> Problem to work on
In the entries below, find the line containing "bpy.data.objects.remove(hole)" and the line containing "for node in". Copy those two lines and everything between them exactly, and only that.

> Data provided

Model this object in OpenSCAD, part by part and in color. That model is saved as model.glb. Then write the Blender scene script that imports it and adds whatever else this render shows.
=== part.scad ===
==
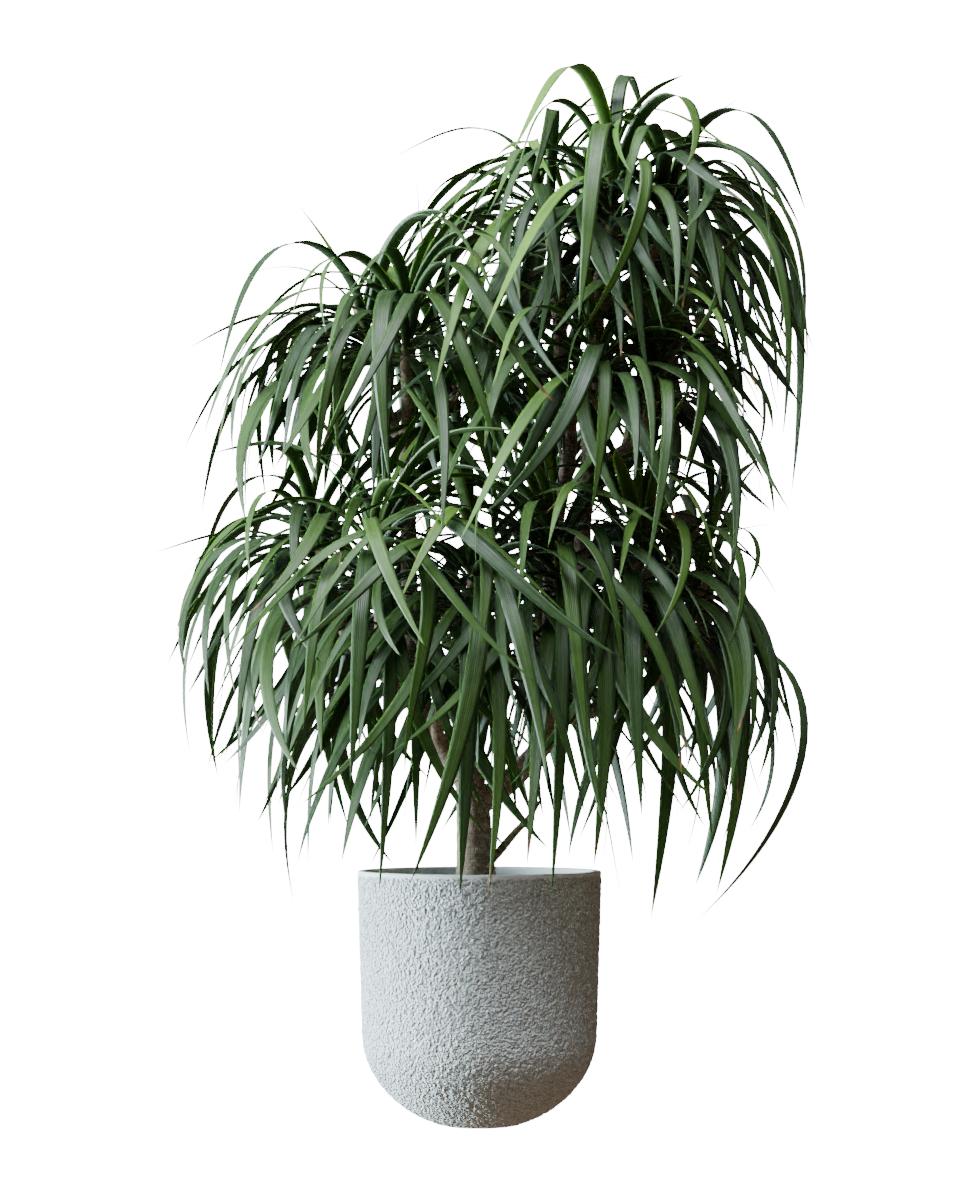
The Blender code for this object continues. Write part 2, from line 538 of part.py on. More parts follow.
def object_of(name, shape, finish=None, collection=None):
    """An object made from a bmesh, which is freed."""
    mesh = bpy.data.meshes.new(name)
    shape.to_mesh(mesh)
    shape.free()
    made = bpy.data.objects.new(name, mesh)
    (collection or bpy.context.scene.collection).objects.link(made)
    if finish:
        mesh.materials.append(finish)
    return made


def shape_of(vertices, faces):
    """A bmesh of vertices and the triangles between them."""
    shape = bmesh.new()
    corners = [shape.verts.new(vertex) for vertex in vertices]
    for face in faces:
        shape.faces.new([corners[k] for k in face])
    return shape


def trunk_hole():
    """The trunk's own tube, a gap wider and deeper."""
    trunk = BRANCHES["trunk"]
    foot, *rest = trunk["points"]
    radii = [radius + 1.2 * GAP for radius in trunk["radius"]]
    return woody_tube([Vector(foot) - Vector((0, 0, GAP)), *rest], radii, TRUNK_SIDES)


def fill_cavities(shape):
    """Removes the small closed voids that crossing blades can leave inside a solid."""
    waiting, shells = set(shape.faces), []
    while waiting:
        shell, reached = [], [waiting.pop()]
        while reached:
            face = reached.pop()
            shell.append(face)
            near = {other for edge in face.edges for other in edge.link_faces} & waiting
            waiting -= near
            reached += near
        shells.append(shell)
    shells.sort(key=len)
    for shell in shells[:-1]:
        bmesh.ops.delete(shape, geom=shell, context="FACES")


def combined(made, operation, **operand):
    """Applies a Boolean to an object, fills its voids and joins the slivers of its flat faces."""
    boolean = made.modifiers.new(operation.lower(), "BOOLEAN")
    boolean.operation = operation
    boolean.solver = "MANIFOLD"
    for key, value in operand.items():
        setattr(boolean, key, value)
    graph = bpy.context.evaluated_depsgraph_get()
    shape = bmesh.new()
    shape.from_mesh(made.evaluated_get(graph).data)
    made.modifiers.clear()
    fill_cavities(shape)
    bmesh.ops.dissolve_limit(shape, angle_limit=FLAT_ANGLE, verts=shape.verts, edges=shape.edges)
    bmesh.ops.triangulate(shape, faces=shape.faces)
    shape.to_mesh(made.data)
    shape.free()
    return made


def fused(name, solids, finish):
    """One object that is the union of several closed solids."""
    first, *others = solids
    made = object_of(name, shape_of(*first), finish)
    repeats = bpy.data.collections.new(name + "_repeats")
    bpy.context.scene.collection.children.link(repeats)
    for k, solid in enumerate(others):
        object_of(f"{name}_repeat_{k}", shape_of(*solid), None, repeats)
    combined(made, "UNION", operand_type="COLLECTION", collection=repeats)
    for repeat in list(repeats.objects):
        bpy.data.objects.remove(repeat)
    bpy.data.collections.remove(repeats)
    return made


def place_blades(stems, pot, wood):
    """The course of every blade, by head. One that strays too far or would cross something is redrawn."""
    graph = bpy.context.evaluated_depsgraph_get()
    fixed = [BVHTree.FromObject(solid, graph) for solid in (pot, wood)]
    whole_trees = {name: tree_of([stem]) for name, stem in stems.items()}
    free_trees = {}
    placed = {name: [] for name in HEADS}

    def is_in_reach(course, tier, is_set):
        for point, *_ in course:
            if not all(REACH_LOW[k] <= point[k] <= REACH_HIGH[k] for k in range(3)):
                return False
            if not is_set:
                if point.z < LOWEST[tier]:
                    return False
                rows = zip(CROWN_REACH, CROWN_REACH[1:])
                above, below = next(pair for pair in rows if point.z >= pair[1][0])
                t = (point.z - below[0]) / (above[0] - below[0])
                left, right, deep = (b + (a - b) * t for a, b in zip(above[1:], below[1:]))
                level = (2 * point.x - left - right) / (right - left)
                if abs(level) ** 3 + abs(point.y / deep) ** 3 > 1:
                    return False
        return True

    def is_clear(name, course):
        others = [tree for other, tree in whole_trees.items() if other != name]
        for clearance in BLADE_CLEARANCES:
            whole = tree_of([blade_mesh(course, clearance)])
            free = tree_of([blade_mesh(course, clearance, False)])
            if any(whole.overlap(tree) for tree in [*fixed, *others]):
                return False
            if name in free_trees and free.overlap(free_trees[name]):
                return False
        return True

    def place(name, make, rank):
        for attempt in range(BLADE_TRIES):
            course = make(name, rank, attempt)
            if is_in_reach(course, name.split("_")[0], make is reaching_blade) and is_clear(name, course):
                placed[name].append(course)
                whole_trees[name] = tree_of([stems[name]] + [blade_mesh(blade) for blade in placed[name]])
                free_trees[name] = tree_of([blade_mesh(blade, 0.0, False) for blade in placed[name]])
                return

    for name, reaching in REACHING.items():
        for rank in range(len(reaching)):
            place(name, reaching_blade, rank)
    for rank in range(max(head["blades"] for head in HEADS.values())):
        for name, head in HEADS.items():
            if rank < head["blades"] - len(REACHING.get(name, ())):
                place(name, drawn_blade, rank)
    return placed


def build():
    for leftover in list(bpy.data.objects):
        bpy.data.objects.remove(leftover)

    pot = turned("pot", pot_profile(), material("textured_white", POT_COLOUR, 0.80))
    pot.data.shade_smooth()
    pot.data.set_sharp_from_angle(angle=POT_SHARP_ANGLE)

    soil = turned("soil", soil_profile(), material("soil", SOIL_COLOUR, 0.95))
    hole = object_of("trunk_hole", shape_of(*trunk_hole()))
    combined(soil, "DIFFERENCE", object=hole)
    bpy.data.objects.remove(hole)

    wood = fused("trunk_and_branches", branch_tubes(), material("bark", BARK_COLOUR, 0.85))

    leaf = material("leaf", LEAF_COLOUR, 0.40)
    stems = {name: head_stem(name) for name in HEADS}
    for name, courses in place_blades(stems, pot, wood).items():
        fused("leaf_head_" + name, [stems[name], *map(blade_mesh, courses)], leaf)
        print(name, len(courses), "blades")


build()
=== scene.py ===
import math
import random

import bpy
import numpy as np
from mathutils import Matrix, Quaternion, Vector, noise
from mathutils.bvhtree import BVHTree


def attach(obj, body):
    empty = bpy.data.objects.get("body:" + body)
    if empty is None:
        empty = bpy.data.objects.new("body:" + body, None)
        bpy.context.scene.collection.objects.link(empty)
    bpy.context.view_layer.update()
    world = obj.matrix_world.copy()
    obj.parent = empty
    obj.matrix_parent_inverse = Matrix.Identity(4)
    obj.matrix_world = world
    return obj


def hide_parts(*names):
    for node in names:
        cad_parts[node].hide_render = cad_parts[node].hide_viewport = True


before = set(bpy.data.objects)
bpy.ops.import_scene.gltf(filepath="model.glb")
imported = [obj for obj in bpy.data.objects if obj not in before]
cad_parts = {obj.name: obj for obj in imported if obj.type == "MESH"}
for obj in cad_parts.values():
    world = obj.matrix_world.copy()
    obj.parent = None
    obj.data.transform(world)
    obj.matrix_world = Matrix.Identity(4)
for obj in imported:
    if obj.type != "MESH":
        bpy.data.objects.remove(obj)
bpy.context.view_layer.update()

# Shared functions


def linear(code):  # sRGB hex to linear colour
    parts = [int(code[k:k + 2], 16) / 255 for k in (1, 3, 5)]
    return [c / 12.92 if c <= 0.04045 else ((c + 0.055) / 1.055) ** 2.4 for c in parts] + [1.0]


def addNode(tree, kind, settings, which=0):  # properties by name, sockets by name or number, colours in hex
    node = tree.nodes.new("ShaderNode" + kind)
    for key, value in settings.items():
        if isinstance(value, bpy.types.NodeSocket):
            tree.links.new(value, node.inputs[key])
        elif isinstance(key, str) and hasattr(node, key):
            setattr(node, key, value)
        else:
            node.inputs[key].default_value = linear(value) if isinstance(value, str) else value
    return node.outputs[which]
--
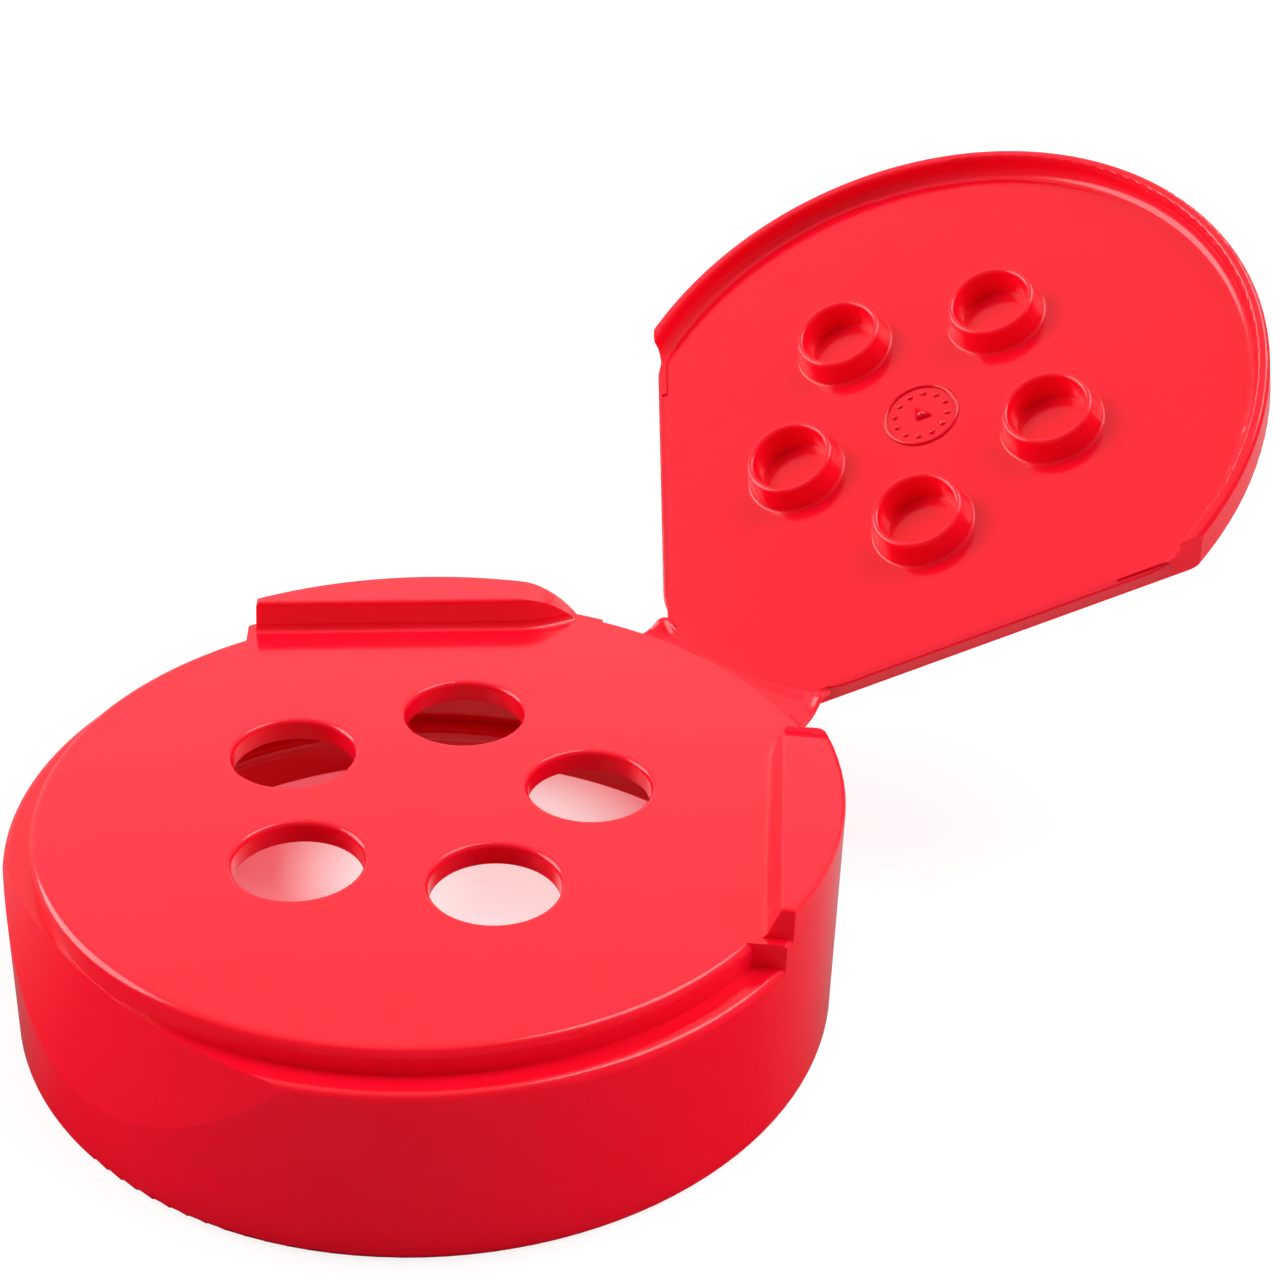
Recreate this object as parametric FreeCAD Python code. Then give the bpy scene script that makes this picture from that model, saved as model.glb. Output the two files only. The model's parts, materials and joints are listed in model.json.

> Expected answer
    bpy.data.objects.remove(hole)

    wood = fused("trunk_and_branches", branch_tubes(), material("bark", BARK_COLOUR, 0.85))

    leaf = material("leaf", LEAF_COLOUR, 0.40)
    stems = {name: head_stem(name) for name in HEADS}
    for name, courses in place_blades(stems, pot, wood).items():
        fused("leaf_head_" + name, [stems[name], *map(blade_mesh, courses)], leaf)
        print(name, len(courses), "blades")


build()
=== scene.py ===
import math
import random

import bpy
import numpy as np
from mathutils import Matrix, Quaternion, Vector, noise
from mathutils.bvhtree import BVHTree


def attach(obj, body):
    empty = bpy.data.objects.get("body:" + body)
    if empty is None:
        empty = bpy.data.objects.new("body:" + body, None)
        bpy.context.scene.collection.objects.link(empty)
    bpy.context.view_layer.update()
    world = obj.matrix_world.copy()
    obj.parent = empty
    obj.matrix_parent_inverse = Matrix.Identity(4)
    obj.matrix_world = world
    return obj


def hide_parts(*names):
    for node in names:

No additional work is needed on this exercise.